** What the exercise asks **
Present the following data again exactly as it is shown.

** Recorded information **
--------------------------------
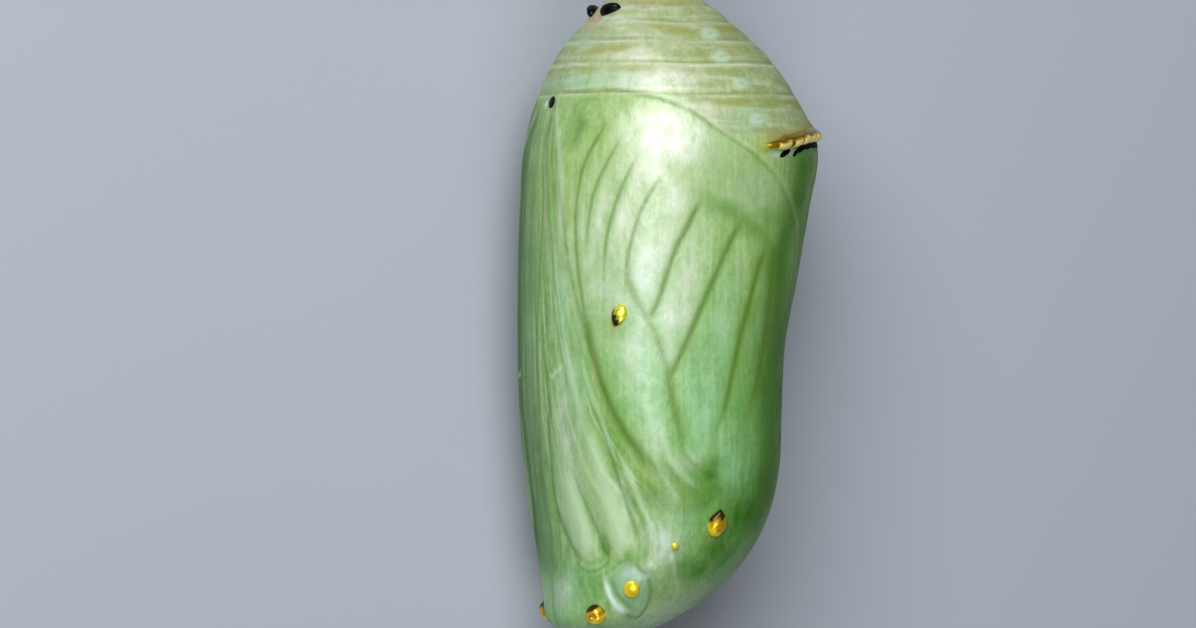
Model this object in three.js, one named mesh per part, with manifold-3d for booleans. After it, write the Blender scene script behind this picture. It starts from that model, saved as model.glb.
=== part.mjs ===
// A butterfly chrysalis of the milkweed butterfly kind: one closed, jade-green pupal skin with
// the wings, legs and antennae showing in relief, a gold-beaded ridge round the back of the
// abdomen, gold studs on the head and shoulders, and the black stalk that it hangs by.
//
// It lies on its left side. Millimetres: +X towards the back, +Y towards the tail, +Z up, which
// is the animal's right. The origin is under the middle of the part, on the surface it lies on.
//
// Places on the skin are given as [along, around]: along is the distance from the tip of the
// head, and around is the angle in degrees from the middle of the belly (0) to the middle of
// the back (180). Both sides are alike, so one entry stands for the left and the right.
import * as THREE from 'three';
import { mergeVertices } from 'three/addons/utils/BufferGeometryUtils.js';
import Module from 'manifold-3d';

// ---- Driving dimensions, millimetres ----
const totalLength = 26;
const stalkFoot = 24.25; // along, where the skin narrows to the plain stalk
const axisHeight = 5.2; // of the body's axis above the surface, which trims the lowest skin flat
const axisOffset = 0.9; // of the body's axis from the middle of the depth, towards the belly
const squareness = 2.15; // exponent of the sections: 2 is an ellipse, more is boxier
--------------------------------
** Solution to this exercise **
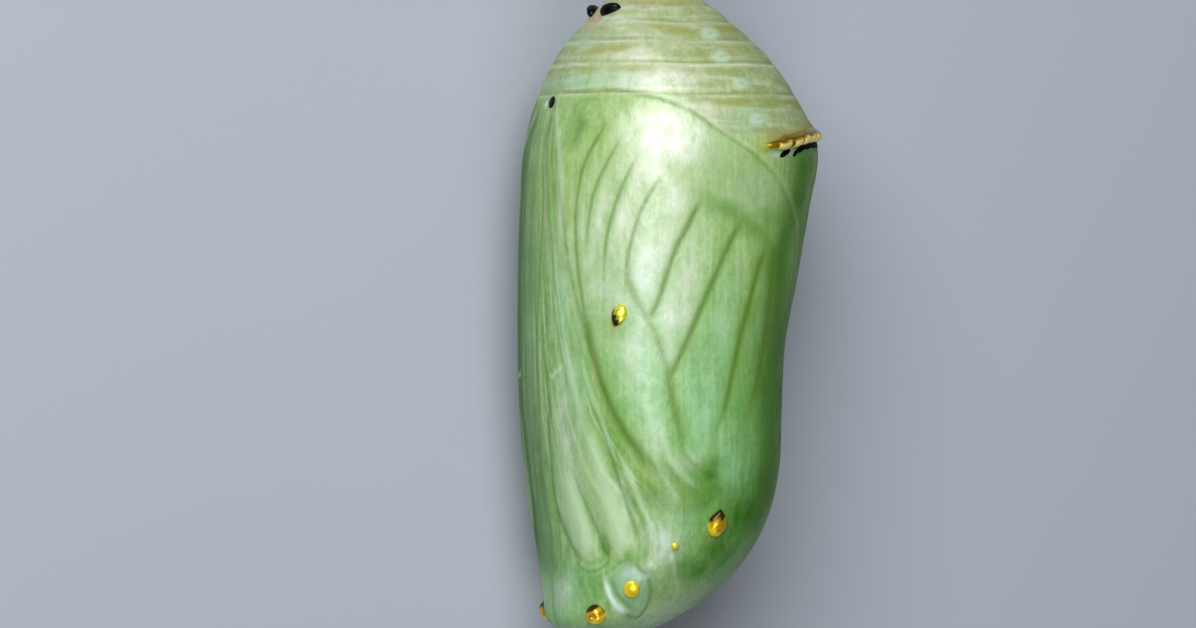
Model this object in three.js, one named mesh per part, with manifold-3d for booleans. After it, write the Blender scene script behind this picture. It starts from that model, saved as model.glb.
=== part.mjs ===
// A butterfly chrysalis of the milkweed butterfly kind: one closed, jade-green pupal skin with
// the wings, legs and antennae showing in relief, a gold-beaded ridge round the back of the
// abdomen, gold studs on the head and shoulders, and the black stalk that it hangs by.
//
// It lies on its left side. Millimetres: +X towards the back, +Y towards the tail, +Z up, which
// is the animal's right. The origin is under the middle of the part, on the surface it lies on.
//
// Places on the skin are given as [along, around]: along is the distance from the tip of the
// head, and around is the angle in degrees from the middle of the belly (0) to the middle of
// the back (180). Both sides are alike, so one entry stands for the left and the right.
import * as THREE from 'three';
import { mergeVertices } from 'three/addons/utils/BufferGeometryUtils.js';
import Module from 'manifold-3d';

// ---- Driving dimensions, millimetres ----
const totalLength = 26;
const stalkFoot = 24.25; // along, where the skin narrows to the plain stalk
const axisHeight = 5.2; // of the body's axis above the surface, which trims the lowest skin flat
const axisOffset = 0.9; // of the body's axis from the middle of the depth, towards the belly
const squareness = 2.15; // exponent of the sections: 2 is an ellipse, more is boxier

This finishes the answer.